Daytona Beach, Fla. — An Angier man was among dozens of spectators injured by flying debris Saturday following a crash in the last lap of the NASCAR Nationwide Series race at Daytona International Speedway.
A last-lap accident sent rookie Kyle Larson's car sailing into the fence that separates the track from the seats, and large chunks of Larson's car landed in the grandstands. The car itself had its entire front end sheared off, with a piece of burning engine wedged through a gaping hole in the fence.
The accident spread into the upper deck, and emergency crews treated fans on both levels. A forklift was used to pluck Larson's engine out of the fence.

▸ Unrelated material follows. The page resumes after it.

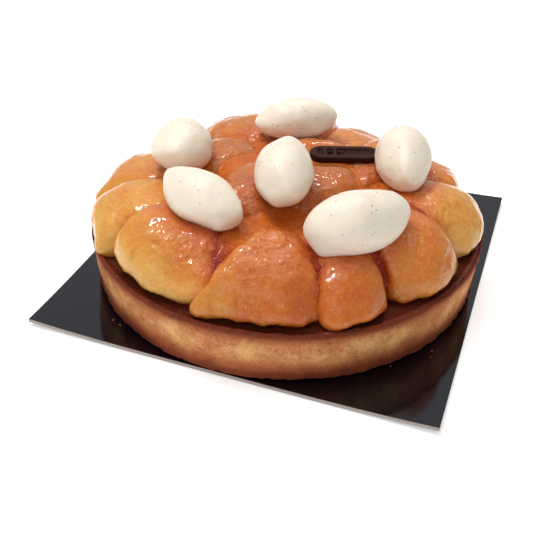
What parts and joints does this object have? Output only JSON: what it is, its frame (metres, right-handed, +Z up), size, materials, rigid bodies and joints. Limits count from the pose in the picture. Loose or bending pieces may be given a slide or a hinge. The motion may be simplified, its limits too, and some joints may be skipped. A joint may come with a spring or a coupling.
{
  "type": "tarte tatin",
  "caption": "Round open tart: a short-crust shell with dark caramel, heaped with glazed apple quarters, quenelles of vanilla cream and a plain chocolate bar, on a square black card.",
  "frame": {"origin": "on the tart's own axis, at the underside of the card it stands on", "axes": "+Z up; X and Y run along the sides of the square card, which sits 3.8 mm off the tart's axis towards +X"},
  "size_m": [0.2045, 0.2039, 0.0802],
  "materials": {
    "baked_crust": "sandy short-crust pastry, baked tan with golden patches and a darker rim, matte",
    "dark_caramel": "dark red-brown caramel, glossy and slightly bumpy",
    "glazed_apple": "cooked apple, translucent amber to golden yellow, coated with clear glaze",
    "vanilla_cream": "ivory whipped cream with fine vanilla specks, satin",
    "dark_chocolate": "tempered dark chocolate, satin",
    "black_card": "glossy black laminated cake card with a pale cut edge"
  },
  "bodies": {
    "root": {"apple_outer_01": "glazed_apple", "apple_outer_02": "glazed_apple", "apple_outer_03": "glazed_apple", "apple_outer_04": "glazed_apple", "apple_outer_05": "glazed_apple", "apple_outer_06": "glazed_apple", "apple_outer_07": "glazed_apple", "apple_outer_08": "glazed_apple", "apple_outer_09": "glazed_apple", "apple_outer_10": "glazed_apple", "apple_outer_11": "glazed_apple", "apple_outer_12": "glazed_apple", "apple_outer_13": "glazed_apple", "apple_inner_1": "glazed_apple", "apple_inner_2": "glazed_apple", "apple_inner_3": "glazed_apple", "apple_inner_4": "glazed_apple", "apple_inner_5": "glazed_apple", "cream_1": "vanilla_cream", "cream_2": "vanilla_cream", "cream_3": "vanilla_cream", "cream_4": "vanilla_cream", "cream_5": "vanilla_cream", "cream_6": "vanilla_cream", "chocolate": "dark_chocolate", "filling": "dark_caramel", "crust": "baked_crust", "card": "black_card"}
  },
  "joints": []
}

Dan Germeroth was hit by a tire and knocked unconscious, according to his wife, Debby Germeroth. More than 30 spectators were injured, and Germeroth was among the dozen or so taken to Halifax Medical Center in Daytona Beach.
"He was taken in as a 'John Doe' because he was unconscious," Debby Germeroth said.
Hospital officials said he was ready to be discharged late Saturday after being treated for various injuries, including cuts on his face.
Daytona President Joie Chitwood waited nearby as emergency workers attended to those in the stands. Across the track, fans pressed against a fence and used binoculars trying to watch. Wrecked cars and busted parts were strewn across the garage.
"It's a violent wreck. Just seeing the carnage on the racetrack, it's truly unbelievable," driver Justin Allgaier said.
The accident occurred with Regan Smith leading as he headed out of the final turn to the checkered flag. He admittedly tried to block Brad Keselowski to preserve the win.
As the cars began wrecking all around Smith and Keselowski, Stewart slid through for the win, but Larson plowed into Keselowski and his car was sent airborne into the stands. When Larson's car came to a stop, it was missing its entire front end.
The 20-year-old, who made his Daytona debut this week, stood apparently stunned, hands on his hips, several feet away from his car, before finally making the mandatory trip to the care center. He later said his first thought was with the fans.
"I hope all the fans are OK and all the drivers are all right," Larson said. "I took a couple big hits there and saw my engine was gone. Just hope everybody's all right."
Dan Germeroth has been attending races at Daytona for 10 years, and his wife said she never expected him to be hurt following the sport he loves.
"It was kind of an unnerving phone call to get," Debby Germeroth said.